The commentators who stressed the speech's liberalism were using 'liberalism' in its contemporary U.S. political sense. Obama's speech, however, can also be seen as liberal in a more philosophical sense, as I indicated above. It is important here to distinguish liberal from radical. A very brief excursion into intellectual history may help. 

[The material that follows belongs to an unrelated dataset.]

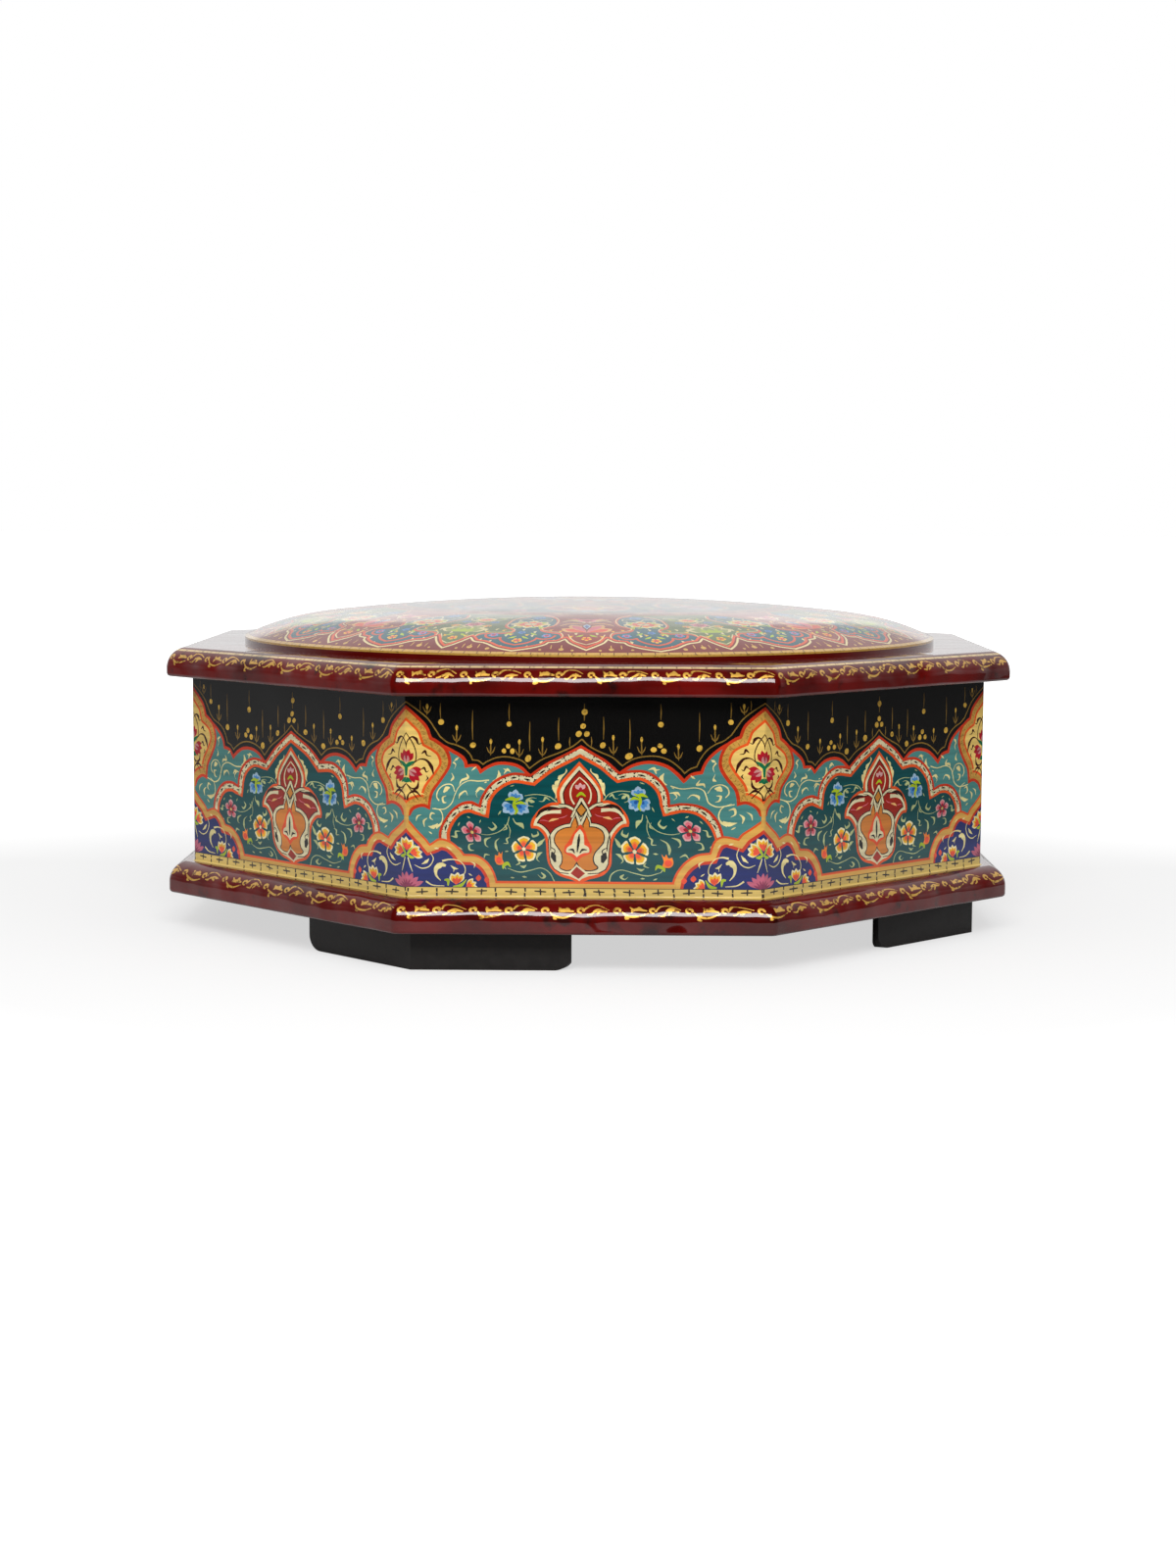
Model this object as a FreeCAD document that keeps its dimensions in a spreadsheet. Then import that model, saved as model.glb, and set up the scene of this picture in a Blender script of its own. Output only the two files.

We don't have to go back to the Enlightenment philosophes or to those writers, discussed in J.G.A. Pocock's The Machiavellian Moment, who carried the tradition of Florentine civic republicanism into the Atlantic world. We can go back instead just a half-century, to Louis Hartz's 1955 book The Liberal Tradition in America

Hartz argued, among other things, that the U.S. had escaped many of the travails of the Old World because it had no indigenous feudal past. As Samuel Bowles and Herbert Gintis summarized it thirty years later, Hartz maintained that "the history of class antagonism in liberal capitalism is due not to inherent properties of the system itself but rather to its emergence from a system of feudal privilege...." (Bowles & Gintis, Democracy and Capitalism, 1986, p.30)  Lacking a feudal past, the U.S., in Hartz's somewhat rose-colored view, had escaped the history of class conflict and violent social upheaval that characterized large parts of Europe; the U.S. was thus "the archetype" of liberal capitalism, which Hartz saw, in Bowles and Gintis's words, as "intrinsically harmonious" (ibid.). Bowles and Gintis, by contrast, saw liberal capitalism as marked by a conflict between "the expansionary logic of personal rights" and "the expansionary logic of capitalist production" (ibid., p.29).

The much remarked-upon passage in Obama's speech in which he mentioned landmarks in the progress of civil rights for oppressed groups -- Seneca Falls, Selma, Stonewall -- traces this "expansionary logic of personal rights."  But unlike Bowles and Gintis in Democracy and Capitalism, Obama sees no conflict between the rising trajectory of personal (or group) rights and the imperatives of capitalism, provided that it's a capitalism whose worst excesses (including tendencies toward destruction of the environment) are curbed by state action, a capitalism enabled, not stifled, by legislatively enacted rules of the road. 

On the basic issue of whether liberal democratic capitalism is inevitably prone to internal conflict and contradiction, Obama thus is closer to Hartz. This President clearly is a believer in the possibility of harmony, of reason, progress, freedom, and all the other keywords of the Enlightenment. He also made a point of saying, toward the end of the speech, that fidelity to the founding ideals "does not require us to agree on every contour of life. It does not mean we all define liberty in exactly the same way or follow the same precise path to happiness." But action cannot wait for these never-ending debates to be resolved, he went on, implying that the thought of a resolution of those particular questions is an illusion anyway. In all these senses, Obama is a liberal, not some kind of radical. But then, we knew that already.

P.s. (added later): There were some omissions, I thought; for instance, Obama should have acknowledged the unacceptably high incarceration rate in the U.S.